Introduction
Market segmentation is a method that is used to manage a larger market. It involves the division of the larger market into smaller subsets. These subsets have an internal homogeneity where the buyers within them have common needs for goods and services. They also show the same buying behaviour. Buyers in different subsets exhibit different needs and therefore it can be concluded that these subsets have an external homogeneity (Hutt & Thomas, 2002).
Different criteria can be used to divide the market into subsets. These may include geographic boundaries, demographic divisions or even psychographic profiles. The segments that are developed should be viable in such a way that they result in the profitability of an organization. They should also be accessible and measurable such that data can be obtained from them easily for analysis. This will ensure that their profitability is checked progressively.
Advantages and disadvantages of segmentation
When a company uses segmentation, it is bound to experience both its advantages and disadvantages. One of its advantages is that the needs of the customers are matched well. This is because segmentation may result in the division of the market according to the needs of the buyers. This will ensure that the needs of each subset are identified and therefore met in the best possible way. Another advantage is that it may also result in retaining more customers. Customers are dynamic in the way they interact with the market. The different subsets ensure that if such changes occur, the needs of a customer are still met by a different subset. This will ensure that the customers do not switch to other products (Malcolm & Ian, 2004). Segmentation also allows the company to know how it is viewed by its customers. This is important since it will enable the business to make changes where necessary to be able to satisfy its customers more. Another advantage is that it offers a platform for growth. When segmentation is carried out effectively, it increases sales and this will result in the growth of the company.
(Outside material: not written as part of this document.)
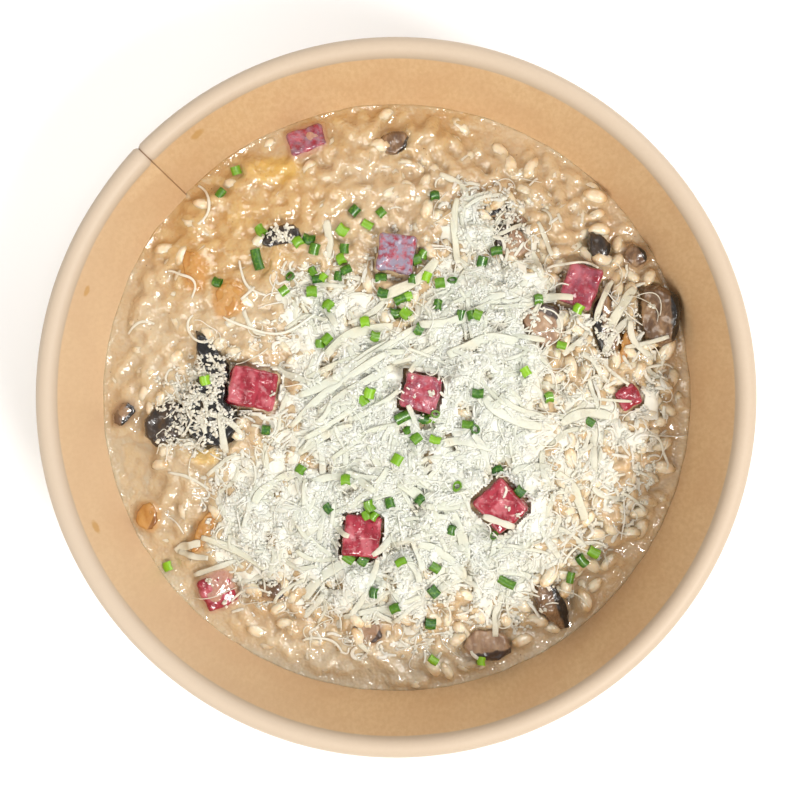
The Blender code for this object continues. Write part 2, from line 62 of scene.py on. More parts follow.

The disadvantages that are associated with segmentation include neglecting other segments in the market. This may be a result of concentrating on a particular segment. This results in the competitors taking advantage of the isolated segments and therefore losses for the company (Robert, 2006). Another disadvantage comes when the market is over segmented. This is by having very small segments such that they cannot be assessed in terms of their profitability to the company. This may also result in losses being incurred by the company.
Linking segmentation and other marketing mix elements
Segmentation can easily be linked with other marketing mix elements such as promotional activities. This is because the needs of the segments are identified beforehand. For example, if a segment consists of customers of a given age group, the advertisements that will be done within this particular segment will take into account their age. This ensures that the intended message is received and understood well and results in making the marketing of the products effective and easy. The intended message is also delivered to the intended recipients.
Conclusion
Segmentation is therefore important since when it is well carried out it results in the profitability of the company. It is seen that its disadvantages come about as a result of poor segmentation and not from its shortcomings. Therefore, it is advisable as part of the marketing structure to include segmentation as it will improve the profitability of the company. Its implementation should also be done carefully to ensure that the company does not suffer the shortcomings of poor segmentation.
References
- Hutt, M. D., & Thomas, W. S. (2002). Business Marketing Management. Ohio: South-Western.
- Malcolm, M., & Ian, D. (2004). Market Segmentation. London: MacMillian.
- Robert, W. B. (2006). The White Paper Marketing Handbook. Ohio: Thompson.